This summer, a group called the Center for Medical Progress began to release a series of videos from an undercover “investigation” which it claimed showed that Planned Parenthood “sells aborted baby parts” for profit.
Since then, those claims have been roundly debunked, but the stir created by CMP’s videos has led to votes on defunding Planned Parenthood in the House and Senate and in several states, multiple House hearings (including one happening right now) and the threat of a government shutdown, and even contributed to the resignation of the speaker of the House.
Although little was known at first about who the Center for Medical Progress was, researchers and journalists quickly traced its ties to a number of radical anti-choice groups, and especially to Operation Rescue, which has existed for decades on the radical fringe of the anti-choice movement.
In a new report released today, People For the American Way explores the ties between CMP and its founder, David Daleiden, and Operation Rescue, placing Daleiden’s project in the history of the “direct action” anti-choice movement’s attempts to harass and intimidate abortion providers and patients.

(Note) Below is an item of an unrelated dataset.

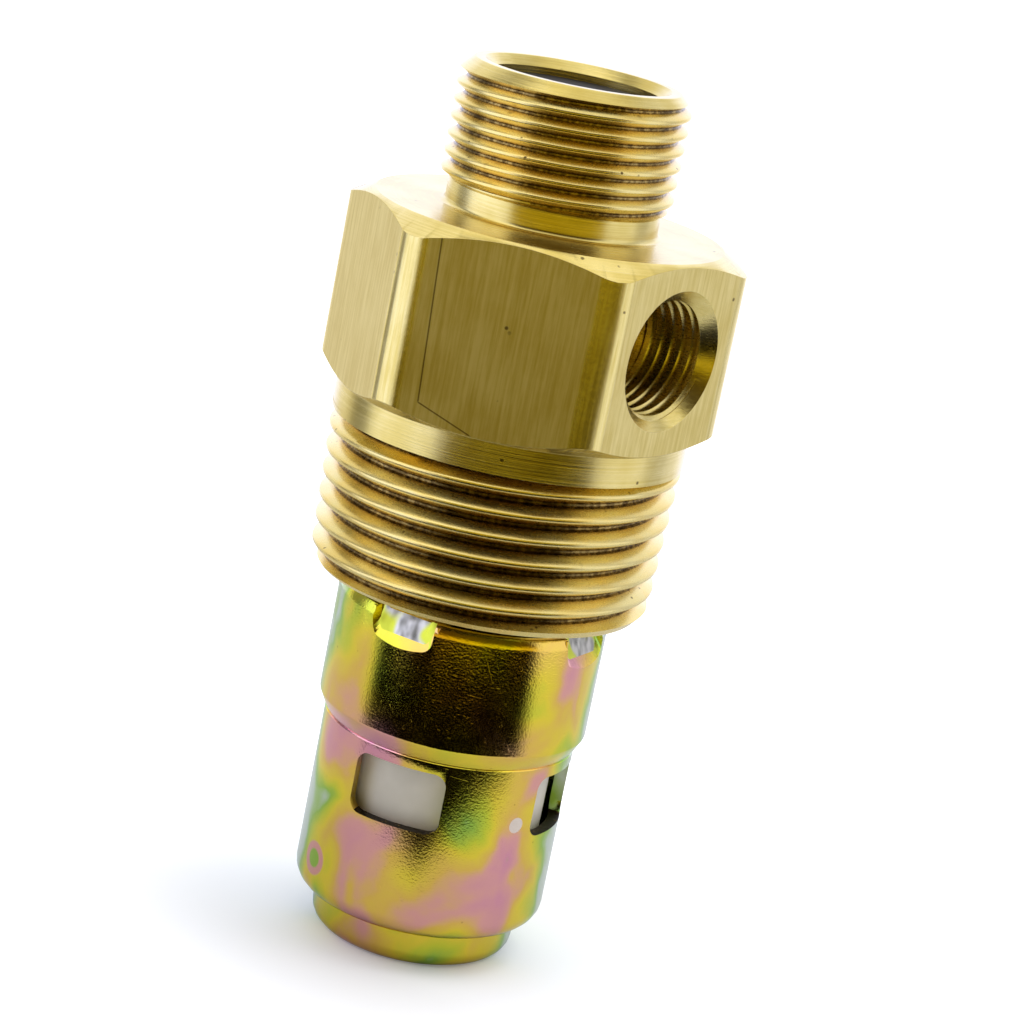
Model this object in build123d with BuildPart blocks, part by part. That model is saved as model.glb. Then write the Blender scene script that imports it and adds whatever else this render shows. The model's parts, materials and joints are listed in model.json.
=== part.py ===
from build123d import *
import os
from math import atan2, cos, radians, sin, sqrt, tan

# In-tank non-return valve of an air compressor. Millimetres, +Z up along the valve's axis.
# The origin is the centre of the cage's closed end, on which the valve stands, and +X
# points out of the side port. Compressed air enters at the top and leaves by the windows.

# Cage: a drawn steel cup, wider above its step
sheet = 0.9
foot_inset = 1.85
foot_height = 3.0
foot_bend = 1.3
heel_bend = 0.2
guide_radius = 9.8
shoulder_bend = 1.6
crease_height = 17.5
step_rise = 1.25
step_bend = 0.4
step_out = 0.65
cage_height = 28.0
rim_bevel_height = 0.8
rim_bevel_depth = 0.3

# Windows punched through the cage's guide
window_count = 4
window_first_angle = 20.0
window_width = 7.3
window_height = 4.85
window_centre = 14.1
window_corner = 1.0

# Stakes punched into the cage's rim, which hook over the body's spigot
stake_count = 4
stake_first_angle = 10.0
stake_width = 4.9
stake_length = 2.4
stake_depth = 1.1

# Brass body, from its seat up
spigot_clearance = 0.05
step_clearance = 0.1
spigot_chamfer = 0.4
seat_lip_width = 1.35
seat_lip_height = 0.4
relief_clearance = 0.15
rim_gap = 1.1
tank_thread_radius = 13.1
tank_thread_length = 11.9
tank_thread_taper = 1 / 32
lead_chamfer_length = 0.8
lead_chamfer_depth = 0.65
collar_radius = 13.45
collar_length = 2.3
hex_flats = 27.0
hex_length = 14.4
hex_corner_round = 2.4
hex_chamfer_angle = 30.0
hex_chamfer_inset = 0.35
neck_radius = 8.0
neck_length = 2.0
neck_fillet = 0.4
inlet_thread_radius = 8.73
inlet_thread_length = 7.8
inlet_chamfer = 1.0
tube_socket_radius = 6.3
tube_socket_depth = 9.0
tube_stop_width = 1.05
ferrule_cone_depth = 0.7

# Side port, tapped along +X into the middle of a flat
port_radius = 4.35
port_chamfer = 0.95
port_tapped_depth = 6.4
port_drill_radius = 2.6

# Poppet: a moulded cup, open below, that closes on the seat
poppet_gap = 0.5
poppet_lift = 4.5
poppet_stop_gap = 0.45
poppet_wall = 1.5
poppet_crown = 1.6
poppet_edge = 0.4
spring_boss_gap = 0.45
spring_boss_length = 1.0

# Return spring between the cage's foot and the poppet's crown
wire_radius = 0.45
spring_side_gap = 1.15
spring_pitch = 3.8

# Inlet plug: a moulded cap pushed down the tube socket to its stop
plug_clearance = 0.05
plug_recess = 0.5
plug_crown = 1.2
plug_wall = 1.0
plug_edge = 0.2

# Sizes and places that follow from those above
foot_radius = guide_radius - foot_inset
sleeve_radius = guide_radius + step_out
step_height = crease_height + step_rise
spigot_radius = sleeve_radius - sheet - spigot_clearance
spigot_foot = step_height + step_clearance
seat_height = spigot_foot - seat_lip_height
stake_foot = cage_height - stake_length
stake_face = sqrt(sleeve_radius**2 - (stake_width / 2) ** 2)
relief_radius = stake_face - stake_depth - sheet - relief_clearance
thread_foot = cage_height + rim_gap
collar_foot = thread_foot + tank_thread_length
hex_foot = collar_foot + collar_length
hex_top = hex_foot + hex_length
thread_start = hex_top + neck_length
body_top = thread_start + inlet_thread_length + inlet_chamfer
socket_stop = body_top - ferrule_cone_depth - tube_socket_depth
air_passage_radius = tube_socket_radius - tube_stop_width
seat_lip_radius = air_passage_radius + seat_lip_width
port_height = hex_foot + hex_length / 2
poppet_radius = guide_radius - sheet - poppet_gap
poppet_foot = foot_height + sheet + poppet_stop_gap + poppet_lift
poppet_length = seat_height - poppet_foot
spring_top = seat_height - poppet_crown
spring_radius = poppet_radius - poppet_wall - spring_side_gap - wire_radius
spring_boss_radius = spring_radius - wire_radius - spring_boss_gap
corner_stretch = 1 / cos(radians(30))
hex_corner_radius = hex_flats / 2 * corner_stretch - hex_corner_round * (corner_stretch - 1)


def cup_section(inset, top):
    """The line from the axis along the cage's wall up to top, moved inwards by inset."""
    lean = atan2(sleeve_radius - guide_radius, step_rise)
    lift = inset * tan(lean / 2)
    FilletPolyline(
        (0, inset),
        (foot_radius - inset, inset),
        (foot_radius - inset, foot_height + inset),
        (guide_radius - inset, foot_height + inset),
        (guide_radius - inset, crease_height + lift),
        (sleeve_radius - inset, step_height + lift),
        (sleeve_radius - inset, top),
        radius=[
            foot_bend - inset,
            heel_bend + inset,
            shoulder_bend - inset,
            step_bend + inset,
            step_bend,
        ],
    )


def turned(points):
    """A closed section of straight lines, spun about the valve's axis."""
    with BuildPart() as spun:
        with BuildSketch(Plane.XZ):
            with BuildLine():
                Polyline(*points, close=True)
            make_face()
        revolve(axis=Axis.Z)
    return spun.part


def upright_plane(angle):
    """The plane through the axis whose X runs outwards at angle."""
    a = radians(angle)
    return Plane(origin=(0, 0, 0), x_dir=(cos(a), sin(a), 0), z_dir=(sin(a), -cos(a), 0))


def spaced(count, first):
    """Evenly spaced angles round the axis, in degrees, from the first one."""
    return [first + 360 / count * number for number in range(count)]


# Cage
with BuildPart() as cage:
    with BuildSketch(Plane.XZ):
        with BuildLine():
            cup_section(0, cage_height)
            Line((sleeve_radius, cage_height), (0, cage_height))
            Line((0, cage_height), (0, 0))
        make_face()
    revolve(axis=Axis.Z)
    with BuildSketch(Plane.XZ):
        with BuildLine():
            cup_section(sheet, cage_height)
            Line((sleeve_radius - sheet, cage_height), (0, cage_height))
            Line((0, cage_height), (0, sheet))
        make_face()
    revolve(axis=Axis.Z, mode=Mode.SUBTRACT)
    chamfer(
        cage.edges().filter_by(GeomType.CIRCLE).group_by(Axis.Z)[-1].sort_by(SortBy.RADIUS)[-1],
        length=rim_bevel_height,
        length2=rim_bevel_depth,
    )
    for angle in spaced(window_count, window_first_angle):
        outward = upright_plane(angle).x_dir
        window_plane = Plane(origin=(0, 0, window_centre), x_dir=(-outward.Y, outward.X, 0), z_dir=outward)
        with BuildSketch(window_plane):
            RectangleRounded(window_width, window_height, window_corner)
        extrude(amount=guide_radius + sheet, mode=Mode.SUBTRACT)
    for angle in spaced(stake_count, stake_first_angle):
        with BuildSketch(upright_plane(angle)):
            with BuildLine():
                Polyline(
                    (sleeve_radius - sheet * 2, stake_foot),
                    (sleeve_radius + sheet, stake_foot),
                    (sleeve_radius + sheet, cage_height + sheet),
                    (sleeve_radius - sheet * 2, cage_height + sheet),
                    close=True,
                )
            make_face()
        extrude(amount=stake_width / 2, both=True, mode=Mode.SUBTRACT)
        with BuildSketch(upright_plane(angle)):
            with BuildLine():
                Polyline(
                    (stake_face, stake_foot),
                    (stake_face - stake_depth, cage_height),
                    (stake_face - stake_depth - sheet, cage_height),
                    (stake_face - sheet, stake_foot),
                    close=True,
                )
            make_face()
        extrude(amount=stake_width / 2, both=True)

# Brass body: bar turned round its axis, with the hexagon left between collar and neck
hex_slope = tan(radians(hex_chamfer_angle))
chamfer_start = hex_flats / 2 - hex_chamfer_inset
outer_reach = hex_corner_radius + 1
collar_top_radius = tank_thread_radius + tank_thread_length * tank_thread_taper

with BuildPart() as valve_body:
    with BuildSketch(Plane.XY.offset(hex_foot)):
        hexagon = RegularPolygon(hex_flats / 2, 6, major_radius=False, rotation=30)
        fillet(hexagon.vertices(), hex_corner_round)
    extrude(amount=hex_length)
    add(
        turned([
            (0, hex_foot),
            (collar_radius, hex_foot),
            (outer_reach, hex_foot + (outer_reach - collar_radius) * hex_slope),
            (outer_reach, hex_top - (outer_reach - chamfer_start) * hex_slope),
            (chamfer_start, hex_top),
            (0, hex_top),
        ]),
        mode=Mode.INTERSECT,
    )
    with BuildSketch(Plane.XZ):
        with BuildLine():
            Polyline(
                (0, hex_foot),
                (collar_radius, hex_foot),
                (collar_radius, collar_foot),
                (collar_top_radius, collar_foot),
                (tank_thread_radius + lead_chamfer_length * tank_thread_taper,
                 thread_foot + lead_chamfer_length),
                (tank_thread_radius - lead_chamfer_depth, thread_foot),
                (relief_radius, thread_foot),
                (relief_radius, stake_foot - relief_clearance),
                (spigot_radius, stake_foot - relief_clearance),
                (spigot_radius, spigot_foot + spigot_chamfer),
                (spigot_radius - spigot_chamfer, spigot_foot),
                (seat_lip_radius, spigot_foot),
                (seat_lip_radius - seat_lip_height / 2, seat_height),
                (0, seat_height),
                close=True,
            )
        make_face()
    revolve(axis=Axis.Z)
    with BuildSketch(Plane.XZ):
        with BuildLine():
            Polyline(
                (0, hex_top),
                (neck_radius + neck_fillet, hex_top),
                (neck_radius, hex_top + neck_fillet),
                (neck_radius, thread_start - (inlet_thread_radius - neck_radius)),
                (inlet_thread_radius, thread_start),
                (inlet_thread_radius, thread_start + inlet_thread_length),
                (inlet_thread_radius - inlet_chamfer, body_top),
                (0, body_top),
                close=True,
            )
        make_face()
    revolve(axis=Axis.Z)
    with BuildSketch(Plane.XZ):
        with BuildLine():
            Polyline(
                (0, seat_height),
                (air_passage_radius, seat_height),
                (air_passage_radius, socket_stop),
                (tube_socket_radius, socket_stop),
                (tube_socket_radius, body_top - ferrule_cone_depth),
                (tube_socket_radius + ferrule_cone_depth, body_top),
                (0, body_top),
                close=True,
            )
        make_face()
    revolve(axis=Axis.Z, mode=Mode.SUBTRACT)
    with BuildSketch(Plane(origin=(0, 0, port_height), x_dir=(0, 1, 0), z_dir=(1, 0, 0))):
        Circle(port_drill_radius)
    extrude(amount=hex_flats / 2, mode=Mode.SUBTRACT)
    with BuildSketch(Plane.XZ):
        with BuildLine():
            Polyline(
                (hex_flats / 2 - port_tapped_depth, port_height),
                (hex_flats / 2 - port_tapped_depth, port_height + port_radius),
                (hex_flats / 2 - port_chamfer, port_height + port_radius),
                (hex_flats / 2 + port_chamfer, port_height + port_radius + 2 * port_chamfer),
                (hex_flats / 2 + port_chamfer, port_height),
                close=True,
            )
        make_face()
    revolve(axis=Axis((0, 0, port_height), (1, 0, 0)), mode=Mode.SUBTRACT)

# Poppet: its crown closes on the seat, and its skirt slides in the cage's guide
with BuildPart() as poppet:
    with BuildSketch(Plane.XY.offset(poppet_foot)):
        Circle(poppet_radius)
    extrude(amount=poppet_length)
    with BuildSketch(Plane.XY.offset(poppet_foot)):
        Circle(poppet_radius - poppet_wall)
    extrude(amount=poppet_length - poppet_crown, mode=Mode.SUBTRACT)
    chamfer(poppet.edges().filter_by(GeomType.CIRCLE).group_by(Axis.Z)[-1], length=poppet_edge)
    chamfer(
        poppet.edges().filter_by(GeomType.CIRCLE).group_by(Axis.Z)[0].sort_by(SortBy.RADIUS)[-1],
        length=poppet_edge,
    )
    with BuildSketch(Plane.XY.offset(spring_top)):
        Circle(spring_boss_radius)
    extrude(amount=-spring_boss_length)

# Return spring: right-hand coils, their ends ground flat
with BuildPart() as return_spring:
    with BuildLine(Plane.XY.offset(sheet)):
        coil = Helix(pitch=spring_pitch, height=spring_top - sheet, radius=spring_radius)
    with BuildSketch(Plane(origin=coil @ 0, z_dir=coil % 0)):
        Circle(wire_radius)
    sweep(path=coil, is_frenet=True)
    with BuildSketch(Plane.XY.offset(sheet)):
        Circle(spring_radius + 2 * wire_radius)
    extrude(amount=spring_top - sheet, mode=Mode.INTERSECT)

# Inlet plug
plug_top = body_top - ferrule_cone_depth - plug_recess
with BuildPart() as inlet_plug:
    with BuildSketch(Plane.XY.offset(socket_stop)):
        Circle(tube_socket_radius - plug_clearance)
    extrude(amount=plug_top - socket_stop)
    with BuildSketch(Plane.XY.offset(socket_stop)):
        Circle(tube_socket_radius - plug_clearance - plug_wall)
    extrude(amount=plug_top - socket_stop - plug_crown, mode=Mode.SUBTRACT)
    chamfer(inlet_plug.edges().filter_by(GeomType.CIRCLE).group_by(Axis.Z)[-1], length=plug_edge)

os.makedirs("parts", exist_ok=True)
pieces = {
    "valve_body": valve_body,
    "cage": cage,
    "poppet": poppet,
    "return_spring": return_spring,
    "inlet_plug": inlet_plug,
}
for piece_name, piece in pieces.items():
    piece.part.label = piece_name
    export_step(piece.part, f"parts/{piece_name}.step")
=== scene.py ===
import json
from math import acos, atan2, cos, pi, radians, sin, sqrt, tan

import bpy
from bpy.props import FloatProperty, FloatVectorProperty, IntProperty, PointerProperty
from mathutils import Matrix, Vector


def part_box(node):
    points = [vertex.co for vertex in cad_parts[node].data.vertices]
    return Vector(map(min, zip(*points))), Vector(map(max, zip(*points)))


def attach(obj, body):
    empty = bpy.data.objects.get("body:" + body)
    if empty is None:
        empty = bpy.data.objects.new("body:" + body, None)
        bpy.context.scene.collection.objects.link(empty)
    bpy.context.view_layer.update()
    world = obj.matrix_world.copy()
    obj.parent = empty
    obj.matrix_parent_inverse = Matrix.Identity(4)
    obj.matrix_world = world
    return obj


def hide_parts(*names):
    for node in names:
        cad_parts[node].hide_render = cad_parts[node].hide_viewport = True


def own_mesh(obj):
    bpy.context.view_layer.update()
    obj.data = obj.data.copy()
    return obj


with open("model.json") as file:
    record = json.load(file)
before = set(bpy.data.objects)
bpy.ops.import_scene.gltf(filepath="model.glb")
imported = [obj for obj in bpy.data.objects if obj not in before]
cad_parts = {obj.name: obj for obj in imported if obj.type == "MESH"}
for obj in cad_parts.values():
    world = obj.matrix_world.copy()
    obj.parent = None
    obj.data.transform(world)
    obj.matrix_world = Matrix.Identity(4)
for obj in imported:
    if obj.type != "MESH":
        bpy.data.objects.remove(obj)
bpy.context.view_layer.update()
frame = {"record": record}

bl_info = {
    "name": "In-tank non-return valve",
    "version": (1, 0, 0),
    "blender": (4, 5, 0),
    "location": "View3D > Sidebar > Valve",
    "description": "Models and finishes a brass non-return valve with a plated steel cage",
    "category": "Add Mesh",
}

# Lengths are metres, and sizes are written in millimetres times MM
MM = 0.001
WELD = 0.001 * MM
MOUNTS = {mount["name"]: mount for mount in frame["record"]["mounts"]}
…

In a radio interview first reported in the PFAW report, Operation Rescue’s second-in-command, Cheryl Sullenger, who spent time in federal prison in the 1980s for attempting to bomb an abortion clinic, explained that Daleiden approached her organization because he “shared our vision” for bringing “an end to the abortion industry in America” through attacking Planned Parenthood.
The “direct action” movement that Operation Rescue and CMP represent originated with dissidents from the National Right to Life Committee, which after the Supreme Court’s decision in Roe v. Wade was the main organization working to overturn the decision and outlaw abortion through legislation. Early “direct action” protesters abandoned this legislative strategy and instead focuses on attacking legal abortion at its source, harassing abortion providers and patients and sometimes physically preventing women from entering abortion clinics in what became known as “rescue” missions.
As part of this strategy, Operation Rescue now advises activists to use a wide range of methods, including covert ones such as the “sting” operation Daleiden carried out, to gather information on abortion providers (and sometimes patients) in order to harass them at their homes and workplaces or to make their clinics expensive to operate.
One strategy later perfected by Mark Crutcher, who runs a group called Life Dynamics, used sham “investigations” to infiltrate and unnerve abortion providers. One of Crutcher’s investigations attacked the legal practice of fetal tissue donation for medical research; Daleiden has admitted that Crutcher gave him the idea for CMP’s project. The purpose of Crutcher’s investigations was not to shed light on hidden truths, but instead to intimidate abortion providers in order to stop them from offering their services, with the goal of building Crutcher once called “an America where abortion may indeed be perfectly legal, but no one can get one.”
Although Daleiden calls himself an “investigative journalist,” he actually comes out of this tradition of intimidation and harassment disguised as investigation.